An optional, but highly recommended, setup step is to add the contact information Pew requires to your .Rprofile as in the following example:
options("pew_name" = "Juanita Herrera",
"pew_org" = "Upper Midwest University",
"pew_phone" = "888-000-0000",
"pew_email" = "jherrera@uppermidwest.edu")
The pew_download
function will then have access the information it needs to pass on to Pew by default. This means that researchers will not have to expose their info in their R scripts and that others reproducing their results later will be able to execute those R scripts without modification. (They will, however, need to enter their own information into their own .Rprofiles, a detail that should be noted in the reproducibility materials to avoid confusion.)
The pew_download
function (1) simulates a visit to the website of the specified Pew dataset, (2) enters the required contact information and agrees to the terms and conditions of the download, (3) downloads the dataset’s files, and, optionally but by default, (4) decompresses the dataset’s files to a subdirectory within a specified directory (or, by default, a pew_data
directory in the current working directory).

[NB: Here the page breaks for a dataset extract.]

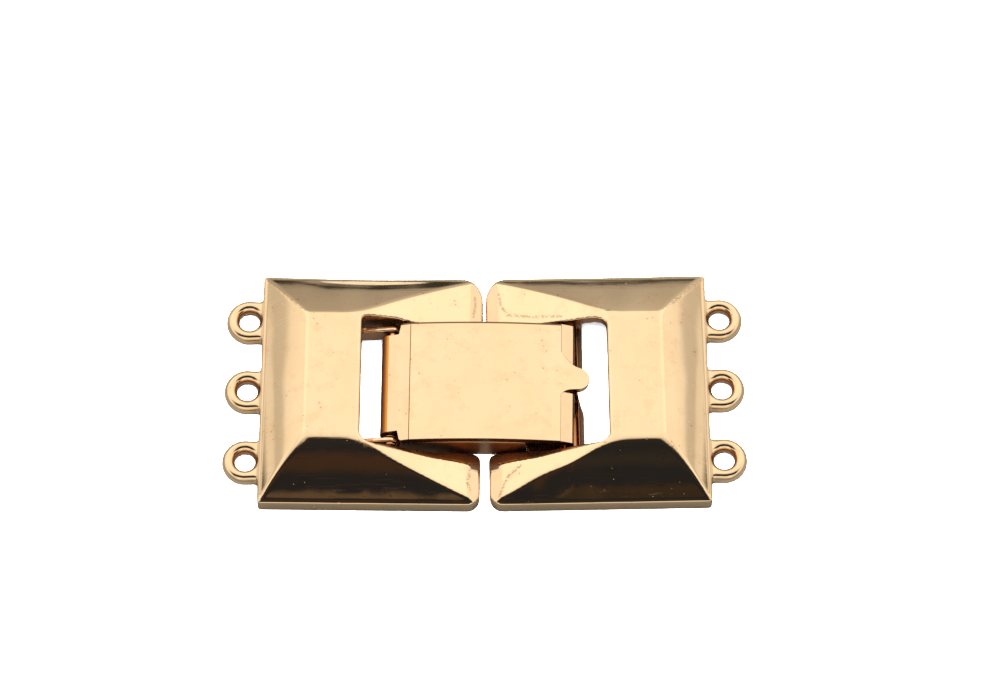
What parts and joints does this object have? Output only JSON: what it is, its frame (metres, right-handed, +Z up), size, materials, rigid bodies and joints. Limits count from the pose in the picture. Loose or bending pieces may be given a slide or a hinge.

Datasets are specified using the file_id
and area
arguments. The area
argument indicates which of the seven Pew research areas produced the dataset:
"politics" |
U.S. Politics & Policy (the default) |
"journalism" |
Journalism & Media |
"internet" |
Internet, Science & Tech |
"religion" |
Religion & Public Life |
"hispanic" |
Hispanic Trends |
"global" |
Global Attitudes & Trends |
"socialtrends" |
Social & Demographic Trends |
The file_id
argument specifies particular datasets within the area
. Unfortunately, Pew does not identify datasets in a uniform manner across all of its research areas ("journalism"
, "internet"
, and "religion"
use strings; the rest use numeric ids), and the only way to get the id for a dataset is to copy it from the end of the dataset’s url. For the November 2014 Gender and Leadership survey conducted by Pew Social & Democraphic Trends, for example, the file id is 21476:
To reproducibly download this dataset:
pew_download(area = "socialtrends", file_id = 21476)
For the Pew Forum on Religion & Public Life’s dataset Religion in Latin America, the file id is “religion-in-latin-america”:
To download this dataset reproducibly:
pew_download(area = "religion", file_id = "religion-in-latin-america")
Multiple datasets may be downloaded from the same research area in a single command by passing a vector of ids to file_id
. The following downloads the Weekly Survey of September 3-7, 2015; the July 2015 Political Survey; and the May 2015 Political Survey from the U.S. Politics & Policy area (which is the default for area
):
pew_download(file_id = c(20059613, 20059299, 20058139))
After the needed datasets are downloaded, they are, by default, unzipped and ready to be loaded into R using, e.g., haven::read_sav
or rio::import
.
The terms do include an exception that one “may incorporate limited portions of the Data in scholarly, research or academic publications or for the purposes of news reporting” with attribution, but this would appear inadequate for the purposes of reproducibility.↩